Uma lição de rock dada por uma artista com estatuto de lenda. Um espectáculo glorioso que fica para a memória dos milhares que o presenciaram. O concerto de Patti Smith, este sábado, no Vodafone Paredes de Coura foi tudo isto e muito mais. Uma atuação intensa, que funcionou como um exercício de libertação coletiva.
Patti Smith tem 72 anos, mas continua com a mesma garra que a tornou num dos nomes incontornáveis da história do punk rock. Este sábado, a norte-americana subiu ao palco do festival minhoto pela primeira vez, com a imagem que a tem caracterizado: de fato escuro, cabelos longos e grisalhos. E protagonizou um concerto rock à antiga, apoiada pela sua belíssima banda de longa data.
Mas Patti Smith é mais do que uma artista rock - recordamos que ela também é poetisa e fotógrafa - e logo no início da atuação mostrou que continua a mesma agitadora social de sempre.

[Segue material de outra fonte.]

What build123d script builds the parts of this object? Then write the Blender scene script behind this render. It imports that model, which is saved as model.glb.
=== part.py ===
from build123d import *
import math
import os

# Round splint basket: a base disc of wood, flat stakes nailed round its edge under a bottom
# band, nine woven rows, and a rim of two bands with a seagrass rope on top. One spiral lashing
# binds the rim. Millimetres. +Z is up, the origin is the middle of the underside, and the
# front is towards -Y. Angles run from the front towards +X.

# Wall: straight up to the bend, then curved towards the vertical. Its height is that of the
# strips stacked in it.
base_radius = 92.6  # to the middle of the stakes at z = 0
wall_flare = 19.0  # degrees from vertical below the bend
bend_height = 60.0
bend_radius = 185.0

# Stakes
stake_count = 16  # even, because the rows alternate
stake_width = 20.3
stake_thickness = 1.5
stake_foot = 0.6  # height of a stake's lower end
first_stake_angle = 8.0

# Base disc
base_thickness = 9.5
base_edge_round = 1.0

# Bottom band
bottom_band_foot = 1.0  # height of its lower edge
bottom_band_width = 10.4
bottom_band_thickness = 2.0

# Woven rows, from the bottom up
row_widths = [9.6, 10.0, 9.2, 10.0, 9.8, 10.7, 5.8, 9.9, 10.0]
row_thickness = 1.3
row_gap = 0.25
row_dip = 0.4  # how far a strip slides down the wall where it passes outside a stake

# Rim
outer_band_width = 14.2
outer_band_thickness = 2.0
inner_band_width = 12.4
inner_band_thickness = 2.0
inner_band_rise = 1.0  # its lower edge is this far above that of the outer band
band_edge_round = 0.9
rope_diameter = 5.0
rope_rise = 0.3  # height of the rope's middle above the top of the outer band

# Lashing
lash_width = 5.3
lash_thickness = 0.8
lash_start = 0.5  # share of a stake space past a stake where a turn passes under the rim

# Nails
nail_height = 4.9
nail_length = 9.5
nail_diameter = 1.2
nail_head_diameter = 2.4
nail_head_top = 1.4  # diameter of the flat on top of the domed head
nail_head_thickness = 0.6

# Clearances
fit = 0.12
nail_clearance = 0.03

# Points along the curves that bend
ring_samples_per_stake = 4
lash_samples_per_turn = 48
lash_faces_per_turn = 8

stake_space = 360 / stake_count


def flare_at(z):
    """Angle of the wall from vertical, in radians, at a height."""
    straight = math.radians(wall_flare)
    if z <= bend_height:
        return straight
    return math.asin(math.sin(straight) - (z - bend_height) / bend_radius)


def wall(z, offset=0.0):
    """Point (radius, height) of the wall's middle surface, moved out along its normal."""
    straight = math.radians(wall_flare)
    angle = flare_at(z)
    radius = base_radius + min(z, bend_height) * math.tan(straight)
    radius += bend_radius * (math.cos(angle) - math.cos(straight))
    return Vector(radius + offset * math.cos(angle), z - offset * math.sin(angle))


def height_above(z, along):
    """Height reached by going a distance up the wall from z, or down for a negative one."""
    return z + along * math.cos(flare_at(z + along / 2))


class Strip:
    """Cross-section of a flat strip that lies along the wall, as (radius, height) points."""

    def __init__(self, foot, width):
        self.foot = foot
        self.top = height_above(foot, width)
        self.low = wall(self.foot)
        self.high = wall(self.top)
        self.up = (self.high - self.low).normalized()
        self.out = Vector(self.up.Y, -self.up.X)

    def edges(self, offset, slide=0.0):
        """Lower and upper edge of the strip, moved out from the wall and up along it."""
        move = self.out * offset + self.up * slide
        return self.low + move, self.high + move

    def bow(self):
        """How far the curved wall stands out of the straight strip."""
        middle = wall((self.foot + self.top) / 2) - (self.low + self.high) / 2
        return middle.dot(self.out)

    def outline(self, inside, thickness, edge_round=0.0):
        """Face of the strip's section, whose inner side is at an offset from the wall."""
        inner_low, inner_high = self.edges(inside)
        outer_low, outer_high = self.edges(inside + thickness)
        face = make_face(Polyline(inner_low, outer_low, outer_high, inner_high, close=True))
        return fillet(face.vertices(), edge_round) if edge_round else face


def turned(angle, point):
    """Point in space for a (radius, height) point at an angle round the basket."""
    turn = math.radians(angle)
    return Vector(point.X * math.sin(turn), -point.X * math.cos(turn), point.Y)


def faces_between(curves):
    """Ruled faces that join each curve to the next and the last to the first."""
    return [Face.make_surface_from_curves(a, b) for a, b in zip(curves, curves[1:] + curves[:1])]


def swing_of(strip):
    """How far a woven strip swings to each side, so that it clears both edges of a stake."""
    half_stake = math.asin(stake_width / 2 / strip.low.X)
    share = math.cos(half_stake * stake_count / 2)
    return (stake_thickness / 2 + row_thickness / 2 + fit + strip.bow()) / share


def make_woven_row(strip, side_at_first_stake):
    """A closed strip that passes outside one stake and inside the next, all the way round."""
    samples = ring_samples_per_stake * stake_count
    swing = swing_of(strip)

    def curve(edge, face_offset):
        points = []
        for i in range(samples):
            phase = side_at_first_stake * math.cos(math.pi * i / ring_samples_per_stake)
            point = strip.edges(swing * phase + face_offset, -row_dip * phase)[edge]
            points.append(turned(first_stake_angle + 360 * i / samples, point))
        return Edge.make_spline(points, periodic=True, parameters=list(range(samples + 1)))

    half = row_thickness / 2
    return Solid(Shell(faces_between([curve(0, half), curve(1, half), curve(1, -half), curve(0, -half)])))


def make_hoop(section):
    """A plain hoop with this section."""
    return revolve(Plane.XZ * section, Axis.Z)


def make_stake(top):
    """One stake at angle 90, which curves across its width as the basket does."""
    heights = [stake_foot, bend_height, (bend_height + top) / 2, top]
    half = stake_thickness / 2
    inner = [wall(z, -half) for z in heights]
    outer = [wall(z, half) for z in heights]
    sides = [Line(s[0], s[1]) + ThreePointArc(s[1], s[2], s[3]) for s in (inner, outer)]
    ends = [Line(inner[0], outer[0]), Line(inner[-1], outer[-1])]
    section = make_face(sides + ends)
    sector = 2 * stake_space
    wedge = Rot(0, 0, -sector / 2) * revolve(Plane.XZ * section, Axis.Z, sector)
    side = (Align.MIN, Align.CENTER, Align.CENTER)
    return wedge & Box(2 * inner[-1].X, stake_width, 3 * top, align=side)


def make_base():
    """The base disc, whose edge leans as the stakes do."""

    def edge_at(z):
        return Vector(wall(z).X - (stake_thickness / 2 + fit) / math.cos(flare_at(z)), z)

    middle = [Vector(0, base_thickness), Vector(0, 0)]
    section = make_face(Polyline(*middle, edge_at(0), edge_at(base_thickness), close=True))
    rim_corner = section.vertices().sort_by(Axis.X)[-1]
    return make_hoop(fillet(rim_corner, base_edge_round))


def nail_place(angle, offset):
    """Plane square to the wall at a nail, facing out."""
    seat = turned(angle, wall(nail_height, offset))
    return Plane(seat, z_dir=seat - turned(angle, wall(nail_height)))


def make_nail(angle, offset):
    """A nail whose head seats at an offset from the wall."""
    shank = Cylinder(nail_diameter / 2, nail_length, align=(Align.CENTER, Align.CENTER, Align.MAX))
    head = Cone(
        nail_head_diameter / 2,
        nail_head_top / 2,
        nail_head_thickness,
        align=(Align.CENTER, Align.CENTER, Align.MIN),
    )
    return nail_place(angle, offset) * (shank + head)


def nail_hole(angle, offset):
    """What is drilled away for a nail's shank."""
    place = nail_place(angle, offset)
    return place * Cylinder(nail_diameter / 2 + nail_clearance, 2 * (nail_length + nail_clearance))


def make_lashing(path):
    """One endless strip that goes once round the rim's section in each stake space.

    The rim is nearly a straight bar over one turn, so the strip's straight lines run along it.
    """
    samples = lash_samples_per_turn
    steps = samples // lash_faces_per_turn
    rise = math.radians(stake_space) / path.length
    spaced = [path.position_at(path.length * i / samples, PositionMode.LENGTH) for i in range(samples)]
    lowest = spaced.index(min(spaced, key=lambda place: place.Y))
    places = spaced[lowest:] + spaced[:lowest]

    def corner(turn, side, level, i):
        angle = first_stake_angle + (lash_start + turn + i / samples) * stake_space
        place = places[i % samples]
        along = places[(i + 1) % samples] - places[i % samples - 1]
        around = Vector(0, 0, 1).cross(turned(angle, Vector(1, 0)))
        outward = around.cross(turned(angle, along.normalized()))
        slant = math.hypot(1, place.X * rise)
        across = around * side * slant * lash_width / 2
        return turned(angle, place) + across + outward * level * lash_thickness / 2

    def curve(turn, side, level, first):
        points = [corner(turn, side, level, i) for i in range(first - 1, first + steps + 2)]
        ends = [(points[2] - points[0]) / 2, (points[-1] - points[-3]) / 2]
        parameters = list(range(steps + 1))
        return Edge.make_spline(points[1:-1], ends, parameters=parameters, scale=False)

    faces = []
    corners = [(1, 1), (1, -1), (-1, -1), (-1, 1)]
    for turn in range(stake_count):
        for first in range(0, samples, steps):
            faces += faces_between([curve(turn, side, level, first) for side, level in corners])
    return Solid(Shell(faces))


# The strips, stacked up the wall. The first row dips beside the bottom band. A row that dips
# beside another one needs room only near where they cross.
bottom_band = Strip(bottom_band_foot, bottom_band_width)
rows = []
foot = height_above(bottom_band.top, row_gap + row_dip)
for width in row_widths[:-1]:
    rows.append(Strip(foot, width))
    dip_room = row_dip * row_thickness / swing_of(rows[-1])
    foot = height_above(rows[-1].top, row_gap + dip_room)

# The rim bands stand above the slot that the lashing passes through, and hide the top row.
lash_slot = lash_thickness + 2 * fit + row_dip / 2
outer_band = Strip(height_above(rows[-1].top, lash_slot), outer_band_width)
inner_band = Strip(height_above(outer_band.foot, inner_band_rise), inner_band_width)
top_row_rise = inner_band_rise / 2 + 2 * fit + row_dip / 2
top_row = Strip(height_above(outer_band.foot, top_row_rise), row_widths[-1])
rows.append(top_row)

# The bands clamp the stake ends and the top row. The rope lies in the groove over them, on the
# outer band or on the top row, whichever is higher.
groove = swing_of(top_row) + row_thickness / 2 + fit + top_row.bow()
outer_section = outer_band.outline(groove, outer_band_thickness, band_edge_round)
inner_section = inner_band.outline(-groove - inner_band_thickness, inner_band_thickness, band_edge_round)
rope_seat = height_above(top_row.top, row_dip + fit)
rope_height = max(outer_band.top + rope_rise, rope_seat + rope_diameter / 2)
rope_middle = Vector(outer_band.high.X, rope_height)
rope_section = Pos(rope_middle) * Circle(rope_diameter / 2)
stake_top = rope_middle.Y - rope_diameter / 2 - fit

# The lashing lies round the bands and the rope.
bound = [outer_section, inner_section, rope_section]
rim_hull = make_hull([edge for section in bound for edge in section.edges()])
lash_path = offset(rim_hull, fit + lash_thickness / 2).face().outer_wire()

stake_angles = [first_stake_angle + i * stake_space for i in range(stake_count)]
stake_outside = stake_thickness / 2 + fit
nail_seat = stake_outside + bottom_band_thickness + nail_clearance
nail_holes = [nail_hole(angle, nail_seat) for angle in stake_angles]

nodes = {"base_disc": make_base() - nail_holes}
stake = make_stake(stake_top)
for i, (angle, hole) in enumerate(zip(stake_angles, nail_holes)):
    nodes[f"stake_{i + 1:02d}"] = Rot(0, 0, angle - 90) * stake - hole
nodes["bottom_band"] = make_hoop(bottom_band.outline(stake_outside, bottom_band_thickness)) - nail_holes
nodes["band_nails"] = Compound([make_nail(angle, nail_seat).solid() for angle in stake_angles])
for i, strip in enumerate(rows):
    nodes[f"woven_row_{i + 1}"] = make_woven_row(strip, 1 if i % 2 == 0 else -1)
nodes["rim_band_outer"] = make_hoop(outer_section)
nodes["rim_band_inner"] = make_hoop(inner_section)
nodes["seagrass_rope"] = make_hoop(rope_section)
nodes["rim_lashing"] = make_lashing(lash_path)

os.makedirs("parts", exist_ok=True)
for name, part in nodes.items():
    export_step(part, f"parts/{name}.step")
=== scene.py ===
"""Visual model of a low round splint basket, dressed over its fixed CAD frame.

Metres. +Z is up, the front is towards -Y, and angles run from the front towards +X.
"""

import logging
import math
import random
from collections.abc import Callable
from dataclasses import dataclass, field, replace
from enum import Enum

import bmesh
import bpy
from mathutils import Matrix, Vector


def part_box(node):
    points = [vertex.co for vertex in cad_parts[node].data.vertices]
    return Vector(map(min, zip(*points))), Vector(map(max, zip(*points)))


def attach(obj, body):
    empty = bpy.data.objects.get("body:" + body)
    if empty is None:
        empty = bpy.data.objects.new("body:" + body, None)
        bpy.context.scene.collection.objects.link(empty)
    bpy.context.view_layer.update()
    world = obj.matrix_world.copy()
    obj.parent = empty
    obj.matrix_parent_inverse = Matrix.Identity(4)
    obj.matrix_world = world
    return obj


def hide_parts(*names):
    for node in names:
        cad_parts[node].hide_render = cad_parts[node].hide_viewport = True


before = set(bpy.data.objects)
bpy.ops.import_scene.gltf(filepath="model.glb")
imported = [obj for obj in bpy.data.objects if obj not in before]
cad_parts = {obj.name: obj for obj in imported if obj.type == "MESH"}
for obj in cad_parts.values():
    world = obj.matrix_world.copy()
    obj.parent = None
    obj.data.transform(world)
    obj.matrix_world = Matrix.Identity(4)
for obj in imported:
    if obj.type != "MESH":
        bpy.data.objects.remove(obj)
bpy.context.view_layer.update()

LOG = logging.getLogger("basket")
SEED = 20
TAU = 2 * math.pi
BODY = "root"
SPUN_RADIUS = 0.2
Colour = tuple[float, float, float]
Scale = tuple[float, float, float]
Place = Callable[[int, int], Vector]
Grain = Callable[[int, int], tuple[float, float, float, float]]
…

Ouviu-se a emblemática "People Have The Power" e a norte-americana aproveitou a deixa: "Usem a vossa voz, nós podemos mudar o mundo".
Depois atirou: "Nós precisamos de união, não de nacionalismo, união para as nossas crianças", e recebeu gritos de aprovação, palmas, braços no ar.
Mais à frente continuava: "Nós somos livres, nós não vamos ser esmagados pelas grandes empresas, pelos militares".
Se o rock é uma religião, as palavras de Patti Smith são mandamentos. E a multidão, de perder de vista, recebe-os com euforia, num exercício de libertação.
A catarse coletiva prosseguiu com a referência aos 50 anos do festival de Woodstock e uma enérgica interpretação de "I'm Free", dos Rolling Stones e de "Walk on the Wild Side", de Lou Reed. A multidão cantou em uníssono, houve luzes e braços no ar, um sentimento de comoção.
"Because the Night", outro dos temas mais conhecidos da artista, levou os festivaleiros ao rubro e "Gloria", faixa do icónico álbum "Horses" fechou o alinhamento com uma multidão em êxtase. Lá na frente, milhares pulavam, dançavam, cantavam.
Foi um concerto memorável. Para quem assistiu e para a própria Patti Smith, que saiu visivelmente emocionada com uma receção tão calorosa do público e não parou de dizer: "Vocês são os melhores, simplesmente os melhores".
O rock continuou com os Suede, que encerraram o palco principal. O grupo, um símbolo da britpop que marcou os anos 90, editou o oitavo disco, "The Blue Hour", em setembro do ano passado.
A banda, que é inspirada em nomes como David Bowie ou The Smiths, deu um concerto enérgico, que fez vibrar os festivaleiros. O vocalista e líder do grupo, Brett Anderson, mostrou-se sempre expansivo e irrequieto.
Em "Beautiful Ones", um dos temas mais conhecidos, os festivaleiros cantaram, dançaram e ergueram os telemóveis no ar para registar o momento, enquanto Brett Anderson andava junto do público.
Pelo meio, houve hip-hop com Freddie Gibbs e Madlib. Uma atuação um pouco fora do registo, no sentido de que não atraiu muita gente que ali se tinha deslocado apenas para ver o rock de Patti Smith ou o dos Suede.
Ainda assim, e mesmo com parte do público sentada ou noutras zonas do recinto, o rapper e o produtor musical deram um espectáculo vigoroso, provocador - como pede o género - e que pôs muitos festivaleiros, sobretudo os mais jovens, a pular lá à frente.
Antes, Mitski, que editou um dos álbuns mais elogiados do ano passado pela crítica da especialidade, o disco "Be the Cowboy", encantou Paredes de Coura com a sua voz doce e as suas letras intimistas, em canções que misturam a pop e o indie rock.
A artista, que nasceu no Japão, mas cresceu em vários países até se instalar em Nova Iorque para estudar cinema, deu um espectáculo que foi também uma performance. No palco, uma mesa e uma cadeira onde se sentava, deitava, numa coreografia que terá surpreendido muitos festivaleiros.
No Palco Vodafone.Fm, dois projetos diferentes estiveram em destaque: o do músico e produtor britânico Kamaal Williams, que mistura jazz, hip-hop, grime e garage, numa atuação impactante, e a eletrónica psicadélica dos portugueses Sensible Soccers, que editaram o álbum "Aurora" este ano, e que hipnotizou o público.
O festival Vodafone Paredes de Coura encerrou, assim, depois de quatro dias de muitos concertos e banhos refrescantes no rio. Para o ano, a música volta à praia fluvial do Taboão nos dias 19, 20, 21 e 22 de agosto.